## DIRECTIONS:
Copy every line of the following data that includes the string "finishes".

***** GIVEN DATA *****

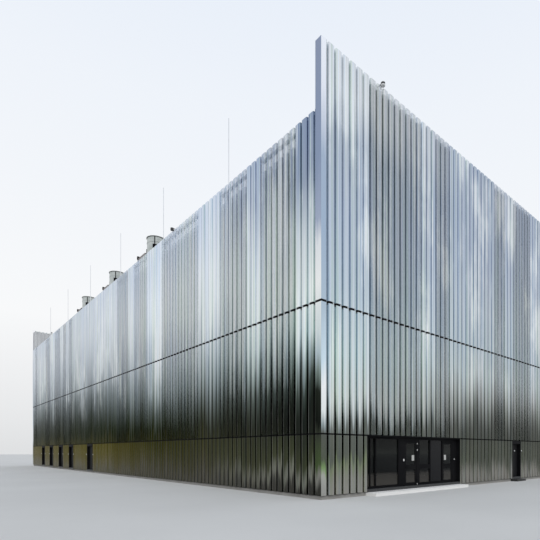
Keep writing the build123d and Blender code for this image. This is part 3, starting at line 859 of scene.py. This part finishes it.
# %% Black strips of painted shadow behind the joints
JOINTS = {"low": (TIERS["low"][1], TIERS["middle"][0]), "middle": (TIERS["middle"][1], top_foot)}
JOINT_INSET = 0.006
JOINT_OVERLAP = 0.012
# The strip is painted shadow: near black, with a little noise in its tone.
SHADOW_NOISE = (9.0, 9.0)
SHADOW_TONES = [(0.3, 0.004), (0.7, 0.009)]
# Painted highlight: a pale stretch before each groove breaks the middle joint into dashes; the low
# joint stays black.
DASH_HIGHLIGHT_PLACE = [(0.67, 0.0), (0.70, 1.0), (0.93, 1.0), (0.96, 0.0)]
DASH_HIGHLIGHT_TONES = [(0.15, 0.015), (0.40, (0.62, 0.65, 0.67))]
joint_shadow, tree, shader = new_finish("joint_painted_shadow", 0.0, 0.9)
along, height, level = place_on_sheet(tree)
shadow_tone = ramp(tree, streaks(tree, along, height, *SHADOW_NOISE), SHADOW_TONES)
dash_highlight_mask = ramp(tree, strips(tree, along, PITCH)[1], DASH_HIGHLIGHT_PLACE)
pale = ramp(tree, level, DASH_HIGHLIGHT_TONES)
tone = blend(tree, "MIX", dash_highlight_mask, shadow_tone, pale)
adjust(tree, shader, Base_Color=tone, Specular_IOR_Level=0.1)


def joint_strip(name, bm, joint, first_groove, stand, *where):
    """A black strip of painted shadow from a folded line, pulled up over one joint, stood in place.
    """
    foot, head = JOINTS[joint]
    pull_up(bm, [foot - JOINT_OVERLAP, head + JOINT_OVERLAP])
    face_outwards(bm)
    if first_groove is None:
        store_places(bm, lambda face, place: PITCH / 2)
    else:
        store_places(bm, lambda face, place: place.x - first_groove + UV_LEAD)
    stand(bm, *where)
    finish_piece(name, bm, [joint_shadow], "building")


for joint in JOINTS:
    for side in SIDES:
        bm = folded_line(side, JOINT_INSET)
        for start, end in openings(side) if joint == "low" else []:
            cut_out(bm, start, end)
        joint_strip(f"{side}_joint_{joint}", bm, joint, FIRST_GROOVES[side], stand_on, side)
    for where, turns in CORNERS.items():
        name = f"{where}_corner_joint_{joint}"
        joint_strip(name, corner_line(JOINT_INSET), joint, None, stand_in_corner, *turns)
print("joint strips", len(JOINTS) * (len(SIDES) + len(CORNERS)))

# %% [markdown]
# ## Plain finishes for the construction
# The carried-over CAD nodes keep their shape and only need a finish. Most are paint, cast
# concrete or bare metal: one colour that drifts slowly over the surface, with a finer grain in
# the bump. One recipe with a few numbers covers them. Some nodes hold pieces that differ by
# height, and those get bands of tone. On the rails the bands are painted shade: the top rails
# stay bright, and the ones below are darkened for the shadow they stand in behind the sheets.
# The lining and the small fittings that come later use the same recipe.

# %% A recipe for paint, stone and bare metal
BAND_SPAN = 10.0
# Painted shade: the rails below the top ones are darkened for the shadow behind the sheets.
RAIL_SHADE_BANDS = [(0.0, 0.08), (7.30, 1.0), (7.42, 0.08), (8.50, 1.0)]
CAMERA_BANDS = [(0.0, 0.06), (7.475, 1.0), (8.72, 0.06), (8.765, 1.0)]
STACK_BANDS = [(0.0, 0.92), (8.475, 0.40)]


def by_height(tree, stops):
    """A tone for each height above ground, through stops of (metres, tone), without fading."""
    level = calculate(tree, "DIVIDE", axes(tree, object_place(tree))[2], BAND_SPAN)
    return ramp(tree, level, [(metres / BAND_SPAN, tone) for metres, tone in stops], "CONSTANT")


def weathered(name, dark, light, metallic, roughness, patch, grain, depth, gloss=0.5, bands=None):
    """Patches between two colours, and a fine bump. Patch and grain are changes a metre."""
    made, tree, shader = new_finish(name, metallic, roughness)
    place = object_place(tree)
    base = ramp(tree, soft_noise(tree, place, patch, 5.0, 0.6), [(0.3, dark), (0.7, light)])
    if bands:
        base = blend(tree, "MULTIPLY", 1.0, base, by_height(tree, bands))
    fine = soft_noise(tree, place, grain, 3.0)
    bump = node(tree, "ShaderNodeBump", Strength=0.35, Distance=depth, Height=fine).outputs[0]
    adjust(tree, shader, Base_Color=base, Normal=bump, Specular_IOR_Level=gloss)
    return made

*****

## OUTPUT:
Keep writing the build123d and Blender code for this image. This is part 3, starting at line 859 of scene.py. This part finishes it.
# ## Plain finishes for the construction